§ What you need to do
Give the material again in full, matching it exactly.

§ Data segment
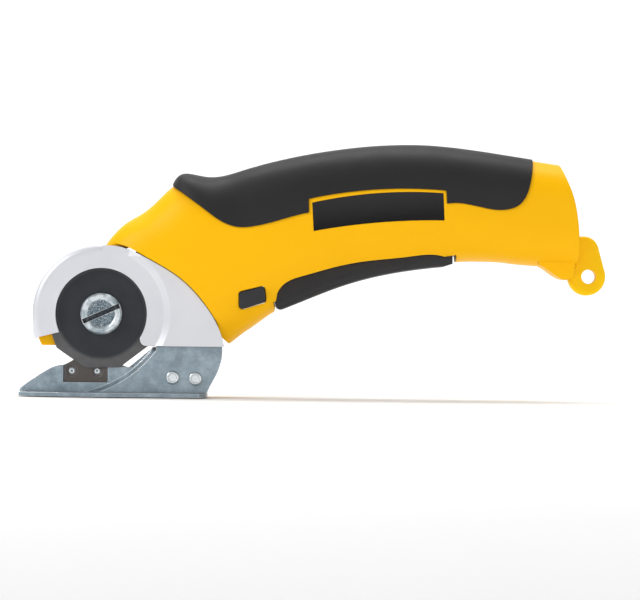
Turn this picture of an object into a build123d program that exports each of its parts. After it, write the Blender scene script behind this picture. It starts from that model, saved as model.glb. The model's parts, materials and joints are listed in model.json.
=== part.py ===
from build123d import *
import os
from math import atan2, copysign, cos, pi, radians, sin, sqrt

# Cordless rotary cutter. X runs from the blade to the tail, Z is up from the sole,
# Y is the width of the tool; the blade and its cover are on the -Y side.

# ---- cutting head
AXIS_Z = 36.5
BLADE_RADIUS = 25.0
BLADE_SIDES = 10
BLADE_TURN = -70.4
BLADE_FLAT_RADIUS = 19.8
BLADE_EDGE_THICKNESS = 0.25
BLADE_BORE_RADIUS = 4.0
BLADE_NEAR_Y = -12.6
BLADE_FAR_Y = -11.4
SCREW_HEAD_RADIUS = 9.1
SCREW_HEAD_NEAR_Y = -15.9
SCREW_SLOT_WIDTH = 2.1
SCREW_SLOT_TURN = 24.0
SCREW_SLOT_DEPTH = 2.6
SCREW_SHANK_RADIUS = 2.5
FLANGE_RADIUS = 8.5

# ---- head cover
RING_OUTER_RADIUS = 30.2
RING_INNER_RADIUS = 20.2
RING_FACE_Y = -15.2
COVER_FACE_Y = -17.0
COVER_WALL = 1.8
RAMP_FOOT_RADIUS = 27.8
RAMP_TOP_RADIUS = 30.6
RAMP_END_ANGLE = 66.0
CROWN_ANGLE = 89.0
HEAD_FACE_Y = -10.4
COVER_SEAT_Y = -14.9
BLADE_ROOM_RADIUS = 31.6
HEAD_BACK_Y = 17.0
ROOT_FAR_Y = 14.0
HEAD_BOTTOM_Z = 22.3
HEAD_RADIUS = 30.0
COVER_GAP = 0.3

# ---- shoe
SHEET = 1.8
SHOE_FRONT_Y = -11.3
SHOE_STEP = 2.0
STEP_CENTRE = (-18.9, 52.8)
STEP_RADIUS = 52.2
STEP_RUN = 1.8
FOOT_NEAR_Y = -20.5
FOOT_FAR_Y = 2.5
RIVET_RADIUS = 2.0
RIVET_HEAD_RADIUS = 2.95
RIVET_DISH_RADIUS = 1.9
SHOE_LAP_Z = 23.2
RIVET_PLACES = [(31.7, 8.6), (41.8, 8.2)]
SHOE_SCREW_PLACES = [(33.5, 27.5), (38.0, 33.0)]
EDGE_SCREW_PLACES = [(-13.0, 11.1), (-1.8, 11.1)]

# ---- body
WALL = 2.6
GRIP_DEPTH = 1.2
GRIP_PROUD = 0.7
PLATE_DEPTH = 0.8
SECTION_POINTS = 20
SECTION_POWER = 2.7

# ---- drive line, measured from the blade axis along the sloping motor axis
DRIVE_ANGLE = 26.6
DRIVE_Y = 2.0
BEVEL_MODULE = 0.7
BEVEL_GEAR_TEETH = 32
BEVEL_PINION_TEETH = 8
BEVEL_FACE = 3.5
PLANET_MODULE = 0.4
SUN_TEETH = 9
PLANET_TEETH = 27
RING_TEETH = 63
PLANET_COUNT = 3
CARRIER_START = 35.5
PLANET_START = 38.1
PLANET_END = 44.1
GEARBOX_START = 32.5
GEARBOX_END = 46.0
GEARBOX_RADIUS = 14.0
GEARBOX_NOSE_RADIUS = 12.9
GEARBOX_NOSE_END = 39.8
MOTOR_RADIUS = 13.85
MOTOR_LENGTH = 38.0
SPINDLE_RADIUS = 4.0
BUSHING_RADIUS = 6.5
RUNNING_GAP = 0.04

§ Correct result
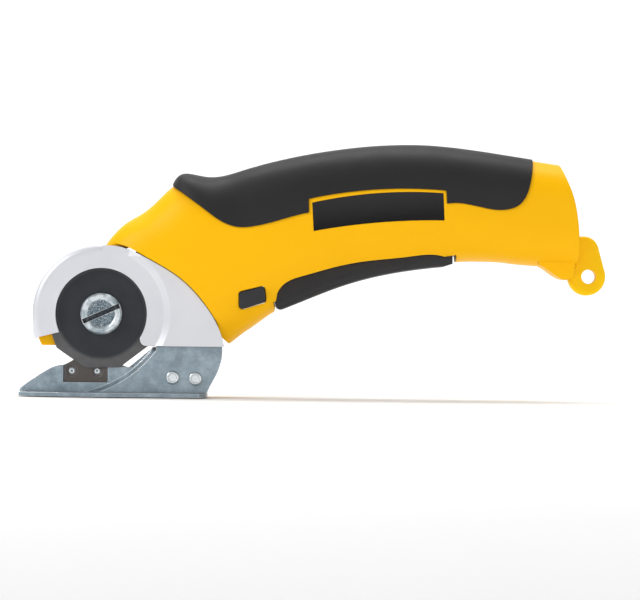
Turn this picture of an object into a build123d program that exports each of its parts. After it, write the Blender scene script behind this picture. It starts from that model, saved as model.glb. The model's parts, materials and joints are listed in model.json.
=== part.py ===
from build123d import *
import os
from math import atan2, copysign, cos, pi, radians, sin, sqrt

# Cordless rotary cutter. X runs from the blade to the tail, Z is up from the sole,
# Y is the width of the tool; the blade and its cover are on the -Y side.

# ---- cutting head
AXIS_Z = 36.5
BLADE_RADIUS = 25.0
BLADE_SIDES = 10
BLADE_TURN = -70.4
BLADE_FLAT_RADIUS = 19.8
BLADE_EDGE_THICKNESS = 0.25
BLADE_BORE_RADIUS = 4.0
BLADE_NEAR_Y = -12.6
BLADE_FAR_Y = -11.4
SCREW_HEAD_RADIUS = 9.1
SCREW_HEAD_NEAR_Y = -15.9
SCREW_SLOT_WIDTH = 2.1
SCREW_SLOT_TURN = 24.0
SCREW_SLOT_DEPTH = 2.6
SCREW_SHANK_RADIUS = 2.5
FLANGE_RADIUS = 8.5

# ---- head cover
RING_OUTER_RADIUS = 30.2
RING_INNER_RADIUS = 20.2
RING_FACE_Y = -15.2
COVER_FACE_Y = -17.0
COVER_WALL = 1.8
RAMP_FOOT_RADIUS = 27.8
RAMP_TOP_RADIUS = 30.6
RAMP_END_ANGLE = 66.0
CROWN_ANGLE = 89.0
HEAD_FACE_Y = -10.4
COVER_SEAT_Y = -14.9
BLADE_ROOM_RADIUS = 31.6
HEAD_BACK_Y = 17.0
ROOT_FAR_Y = 14.0
HEAD_BOTTOM_Z = 22.3
HEAD_RADIUS = 30.0
COVER_GAP = 0.3

# ---- shoe
SHEET = 1.8
SHOE_FRONT_Y = -11.3
SHOE_STEP = 2.0
STEP_CENTRE = (-18.9, 52.8)
STEP_RADIUS = 52.2
STEP_RUN = 1.8
FOOT_NEAR_Y = -20.5
FOOT_FAR_Y = 2.5
RIVET_RADIUS = 2.0
RIVET_HEAD_RADIUS = 2.95
RIVET_DISH_RADIUS = 1.9
SHOE_LAP_Z = 23.2
RIVET_PLACES = [(31.7, 8.6), (41.8, 8.2)]
SHOE_SCREW_PLACES = [(33.5, 27.5), (38.0, 33.0)]
EDGE_SCREW_PLACES = [(-13.0, 11.1), (-1.8, 11.1)]

# ---- body
WALL = 2.6
GRIP_DEPTH = 1.2
GRIP_PROUD = 0.7
PLATE_DEPTH = 0.8
SECTION_POINTS = 20
SECTION_POWER = 2.7

# ---- drive line, measured from the blade axis along the sloping motor axis
DRIVE_ANGLE = 26.6
DRIVE_Y = 2.0
BEVEL_MODULE = 0.7
BEVEL_GEAR_TEETH = 32
BEVEL_PINION_TEETH = 8
BEVEL_FACE = 3.5
PLANET_MODULE = 0.4
SUN_TEETH = 9
PLANET_TEETH = 27
RING_TEETH = 63
PLANET_COUNT = 3
CARRIER_START = 35.5
PLANET_START = 38.1
PLANET_END = 44.1
GEARBOX_START = 32.5
GEARBOX_END = 46.0
GEARBOX_RADIUS = 14.0
GEARBOX_NOSE_RADIUS = 12.9
GEARBOX_NOSE_END = 39.8
MOTOR_RADIUS = 13.85
MOTOR_LENGTH = 38.0
SPINDLE_RADIUS = 4.0
BUSHING_RADIUS = 6.5
RUNNING_GAP = 0.04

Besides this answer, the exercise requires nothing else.